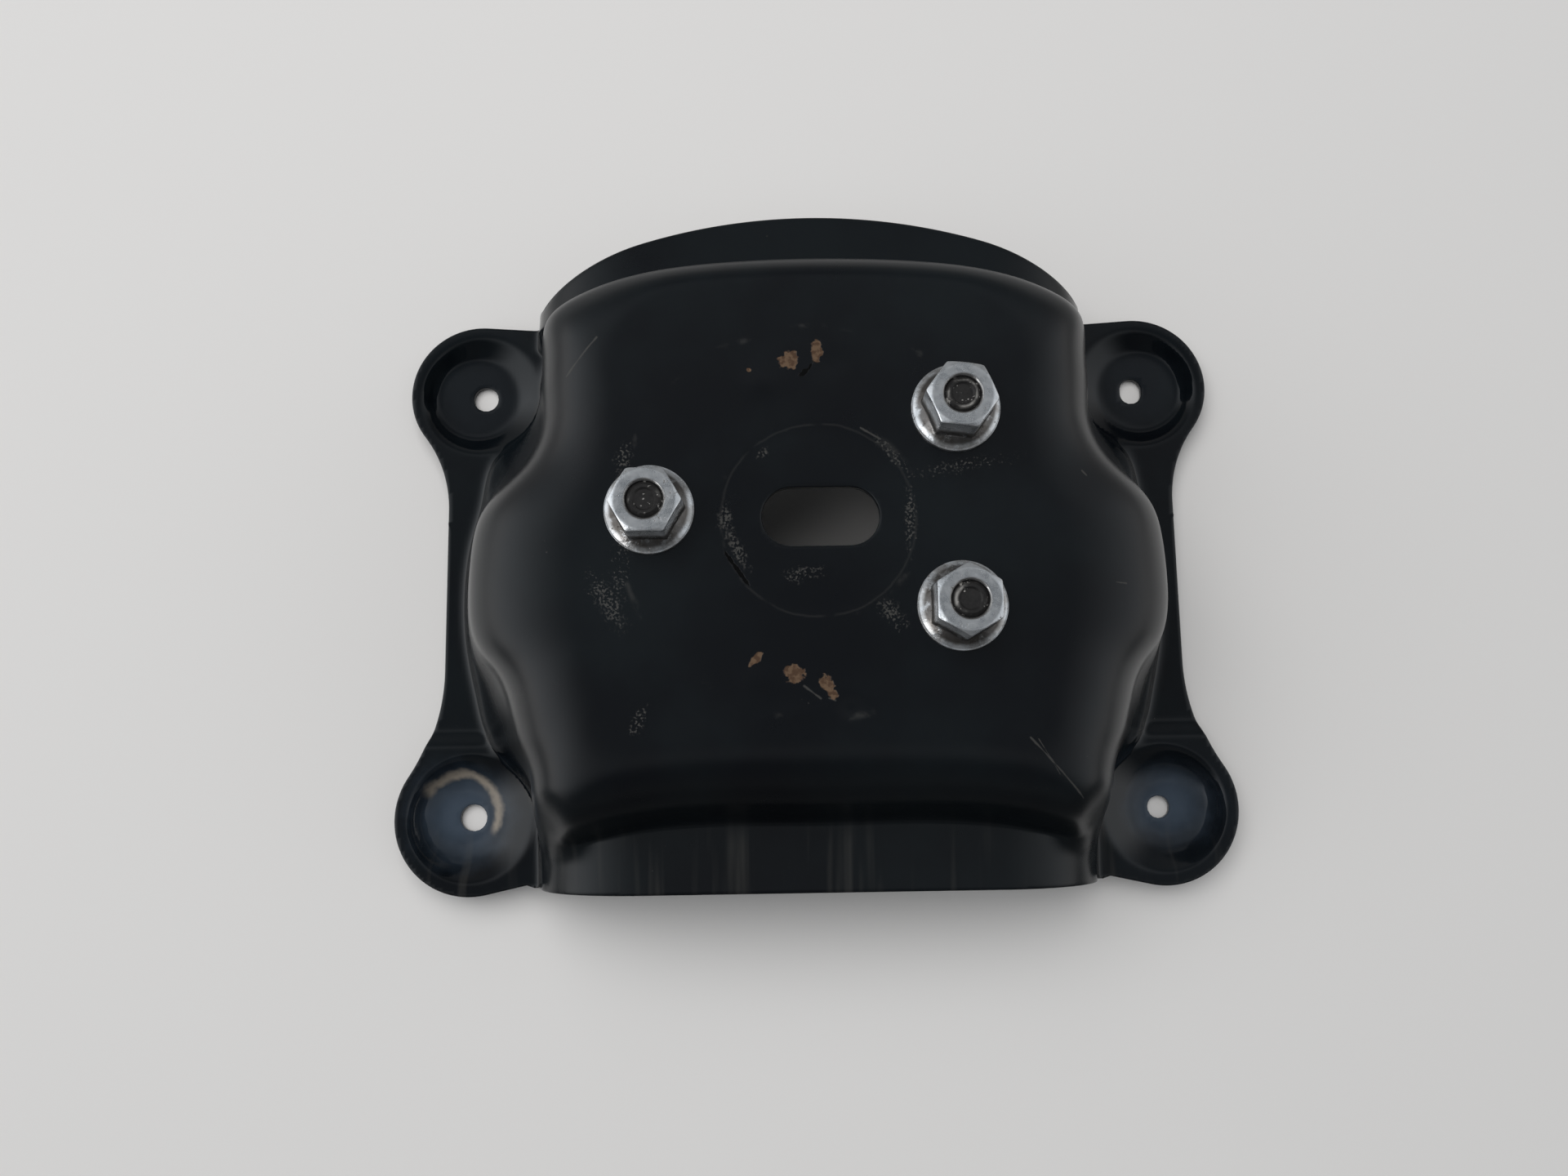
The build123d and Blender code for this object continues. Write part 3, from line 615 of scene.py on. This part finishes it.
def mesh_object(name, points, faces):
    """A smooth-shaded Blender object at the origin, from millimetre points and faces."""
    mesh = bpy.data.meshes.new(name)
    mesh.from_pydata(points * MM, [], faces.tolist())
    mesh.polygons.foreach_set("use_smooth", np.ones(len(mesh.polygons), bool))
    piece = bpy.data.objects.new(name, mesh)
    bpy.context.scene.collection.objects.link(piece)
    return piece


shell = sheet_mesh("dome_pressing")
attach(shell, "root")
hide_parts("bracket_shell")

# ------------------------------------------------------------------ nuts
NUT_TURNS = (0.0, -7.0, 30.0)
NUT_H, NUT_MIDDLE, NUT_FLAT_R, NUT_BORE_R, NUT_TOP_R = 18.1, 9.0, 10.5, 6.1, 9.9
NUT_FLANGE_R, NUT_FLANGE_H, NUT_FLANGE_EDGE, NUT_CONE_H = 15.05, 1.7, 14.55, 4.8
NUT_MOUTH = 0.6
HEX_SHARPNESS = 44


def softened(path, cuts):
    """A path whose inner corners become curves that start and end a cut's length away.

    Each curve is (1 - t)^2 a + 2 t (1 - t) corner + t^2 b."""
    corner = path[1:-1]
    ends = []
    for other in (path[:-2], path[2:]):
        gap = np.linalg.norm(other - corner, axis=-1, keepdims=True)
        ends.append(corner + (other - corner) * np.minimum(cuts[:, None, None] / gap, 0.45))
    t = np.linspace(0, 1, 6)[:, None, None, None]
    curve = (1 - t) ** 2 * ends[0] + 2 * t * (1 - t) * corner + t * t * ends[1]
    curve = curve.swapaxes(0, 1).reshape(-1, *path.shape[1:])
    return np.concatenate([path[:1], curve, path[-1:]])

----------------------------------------

-- Goal --
Would you reproduce the material above in full, exactly as given?

-- Result of the task --
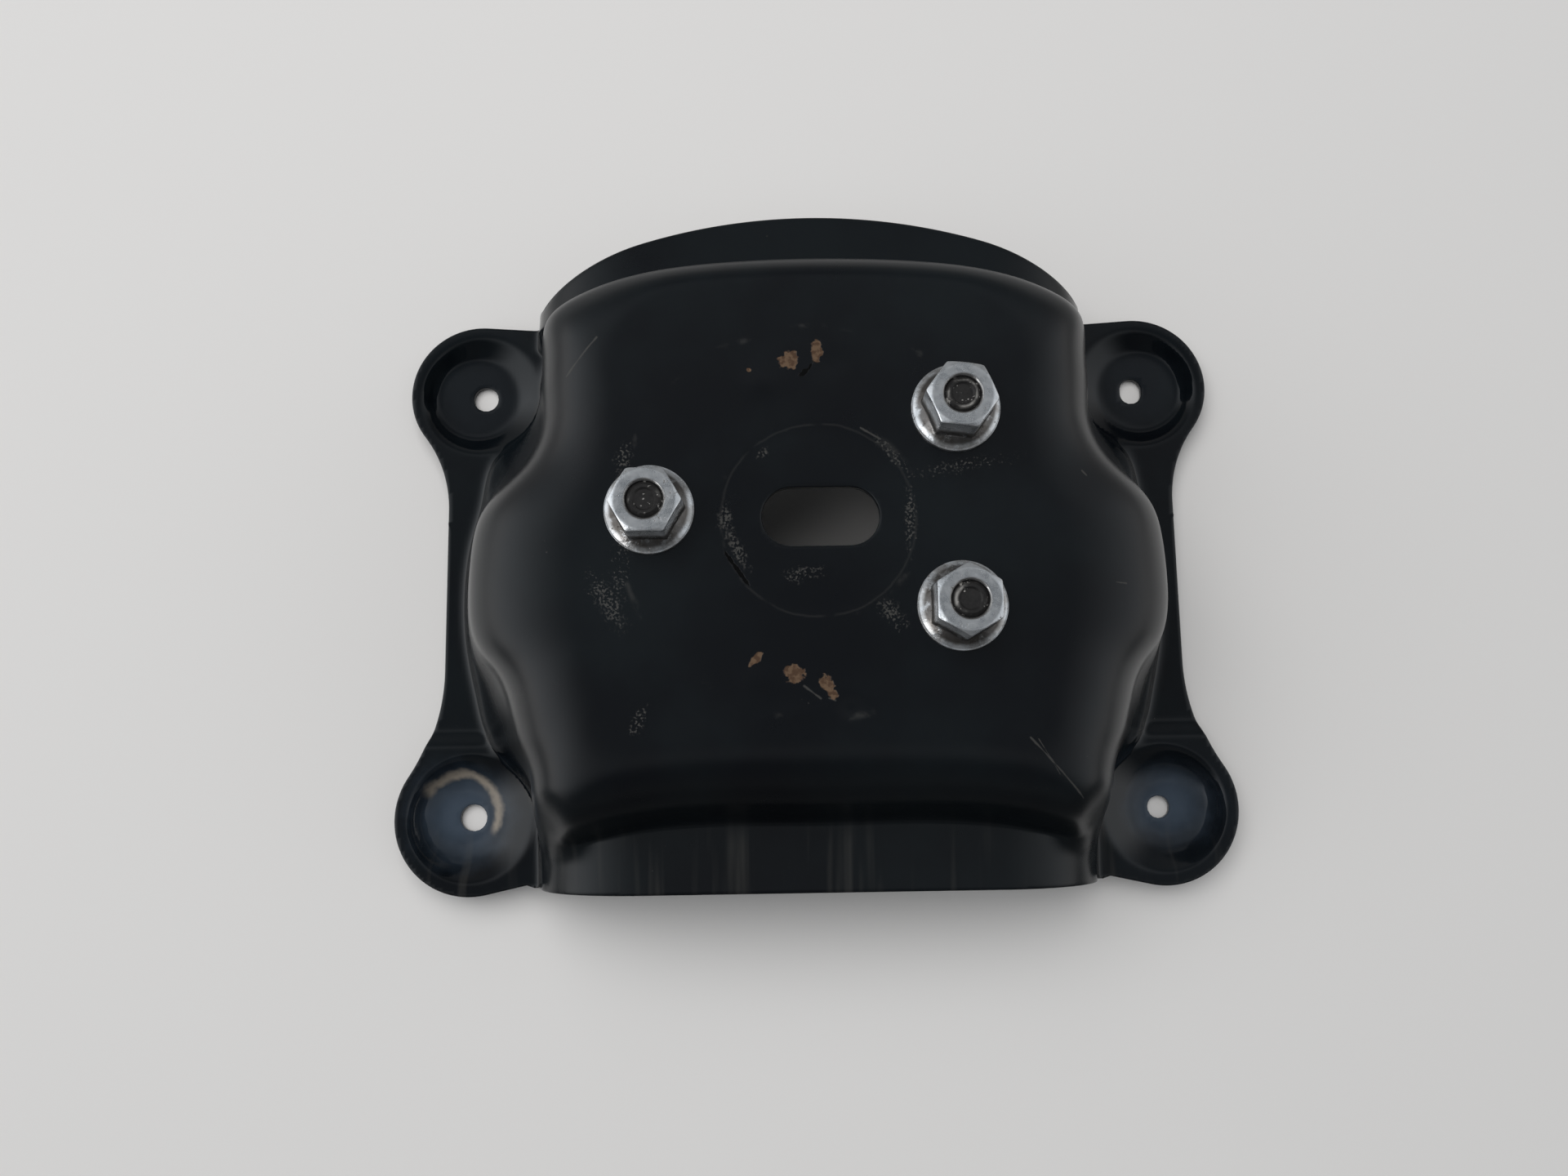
The build123d and Blender code for this object continues. Write part 3, from line 615 of scene.py on. This part finishes it.
def mesh_object(name, points, faces):
    """A smooth-shaded Blender object at the origin, from millimetre points and faces."""
    mesh = bpy.data.meshes.new(name)
    mesh.from_pydata(points * MM, [], faces.tolist())
    mesh.polygons.foreach_set("use_smooth", np.ones(len(mesh.polygons), bool))
    piece = bpy.data.objects.new(name, mesh)
    bpy.context.scene.collection.objects.link(piece)
    return piece


shell = sheet_mesh("dome_pressing")
attach(shell, "root")
hide_parts("bracket_shell")

# ------------------------------------------------------------------ nuts
NUT_TURNS = (0.0, -7.0, 30.0)
NUT_H, NUT_MIDDLE, NUT_FLAT_R, NUT_BORE_R, NUT_TOP_R = 18.1, 9.0, 10.5, 6.1, 9.9
NUT_FLANGE_R, NUT_FLANGE_H, NUT_FLANGE_EDGE, NUT_CONE_H = 15.05, 1.7, 14.55, 4.8
NUT_MOUTH = 0.6
HEX_SHARPNESS = 44


def softened(path, cuts):
    """A path whose inner corners become curves that start and end a cut's length away.

    Each curve is (1 - t)^2 a + 2 t (1 - t) corner + t^2 b."""
    corner = path[1:-1]
    ends = []
    for other in (path[:-2], path[2:]):
        gap = np.linalg.norm(other - corner, axis=-1, keepdims=True)
        ends.append(corner + (other - corner) * np.minimum(cuts[:, None, None] / gap, 0.45))
    t = np.linspace(0, 1, 6)[:, None, None, None]
    curve = (1 - t) ** 2 * ends[0] + 2 * t * (1 - t) * corner + t * t * ends[1]
    curve = curve.swapaxes(0, 1).reshape(-1, *path.shape[1:])
    return np.concatenate([path[:1], curve, path[-1:]])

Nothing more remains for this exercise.